De retour à Florence, il peignit un homme et une femme nus, de grandeur naturelle, qui appartiennent aujourd’hui à Palla Ruccellai[4]. Ensuite, ne se plaisant pas à Florence et poussé par l’amour de l’art, il résolut d’aller à Rome où il espérait faire des études qui le mettraient à même de surpasser tous ses rivaux. Il y acquit une grande renommée et peignit à fresque, pour le cardinal de San Clemente[5], une chapelle dans l’église du même nom, où il représenta le Christ en croix entre deux larrons, et l’histoire de sainte Catherine martyre. Plusieurs tableaux en détrempe, qu’il fit à la même époque, se sont égarés ou ont été détruits, au milieu des bouleversements de Rome. Il en existe cependant un, à Sainte-Marie-Majeure, dans une petite chapelle voisine de la sacristie ; on y voit quatre saints, si naturels qu’ils paraissent en relief, et entre eux sainte Marie della Neve[6]. On y remarque également les portraits du pape Martin traçant, avec une pioche, les fondations de l’église, et de l’empereur Sigismond. Un jour, Michel-Ange donna, en ma présence, les plus grands éloges à ces figures qui, disait-il, devaient être vivantes, du temps de Masaccio.
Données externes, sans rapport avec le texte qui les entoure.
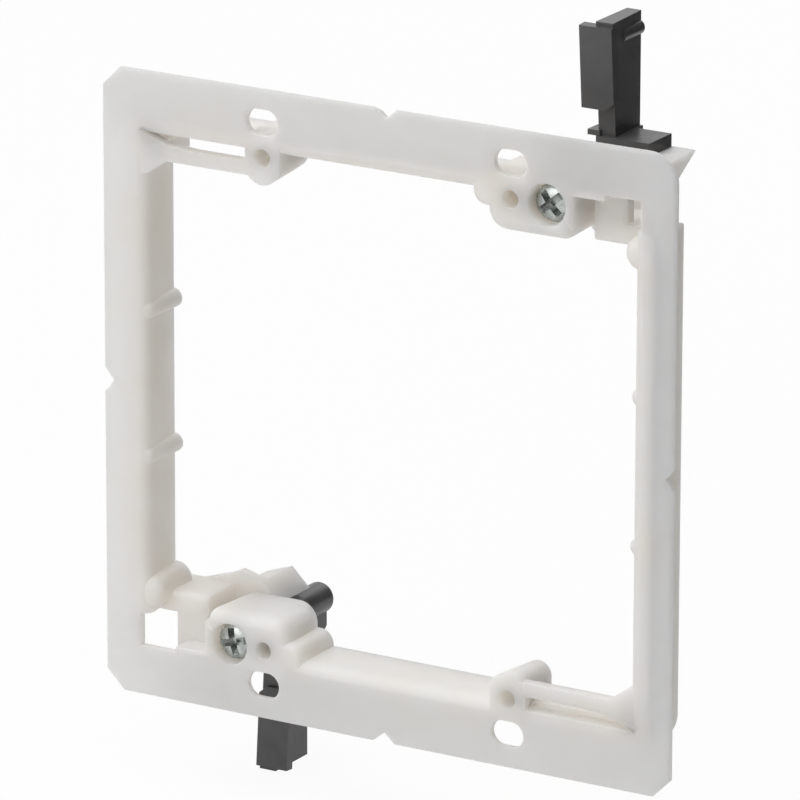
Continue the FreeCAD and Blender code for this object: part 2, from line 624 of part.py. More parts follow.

Pisanello et Gentile da Fabriano, chargés, par le pape Martin, de décorer l’église de Santo Ianni, avaient confié une partie de ce travail

  1. Ibid.
  2. Actuellement au musée de Berlin.
  3. N’existe plus.
  4. Tableau perdu.
  5. Cardinal Branda da Castiglione. Ces fresques existent encore ; on les attribue aussi à Masolino qui fit des fresques de Castiglione d’Olona, pour le même cardinal Branda.
  6. Actuellement au musée de Naples, dans deux petits cadres.